# Does anyone have a yurt?



## weedygarden (Apr 27, 2011)

I always thought that a yurt would/could be a great idea for a retreat home. You could build it wherever you were, load it on a trailer or back of a pickup truck and set it up wherever your retreat land is. 

What do you think?


----------



## Magus (Dec 1, 2008)

Do you even know what a Yurt is?I've built them, they do not load onto vehicles or travel well being made of sticks, bundles of grass and hides.

Now that I insulted you, which wasn't intentional but really.....

Buy a 12X16 Out building kit, and instead of nailing it all together, drill it out for wing bolts[3/8ths or better]insulate it and pre cut the floor,you might even want to number the parts so you don't mix up a rafter with a floor brace and some heavy ground anchors and it should make a fine temporary home.


----------



## backlash (Nov 11, 2008)

A yurt would make a great retreat home.
They can be made of hides and grass but the ones I have seen were canvas with wooden frames.
This one looks pretty comfortable.


----------



## Magus (Dec 1, 2008)

Fascinating.why not a tipi then?


----------



## Lake Windsong (Nov 27, 2009)

A yurt will give you more stand up room, which would be handy with a larger family.

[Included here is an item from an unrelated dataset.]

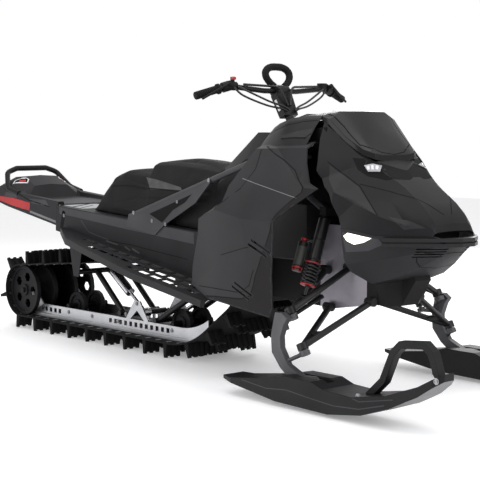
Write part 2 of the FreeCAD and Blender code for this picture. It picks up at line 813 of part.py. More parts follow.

I've stayed in one before, they are nice for a temporary stay, but not as mobile or easily constructed as some of the larger tents now available. They are really better suited for long term set up, and can be tied down to a wooden structure set off the ground a bit.


----------



## BillS (May 30, 2011)

That doesn't look practical for places that get snow in the winter and/or get quite cold. I can't imagine that it has any insulation whatsoever.


----------



## Chinookers (May 11, 2012)

BillS said:


> That doesn't look practical for places that get snow in the winter and/or get quite cold. I can't imagine that it has any insulation whatsoever.


Check out Colorado Yurt ... lots of info on construction, insulation, and protection against snow and high winds. Also lots of images.


----------



## The_Blob (Dec 24, 2008)

The only reason I don't care for yurts is that they're primarily associated with dirty smelly hippies, and I HATE hippies! :gaah: :lolsmash:


----------



## Jason (Jul 25, 2009)

A few years ago we went camping in a state park campground. we stayed in our camper trailer but they offered yurts for rent to campers. I wasn't impressed because the canvas sides were beginning to mildew. I'm sure routine cleaning would keep that in check but how high maintenance should a temporary home really be? Other than that I love the idea of them.


----------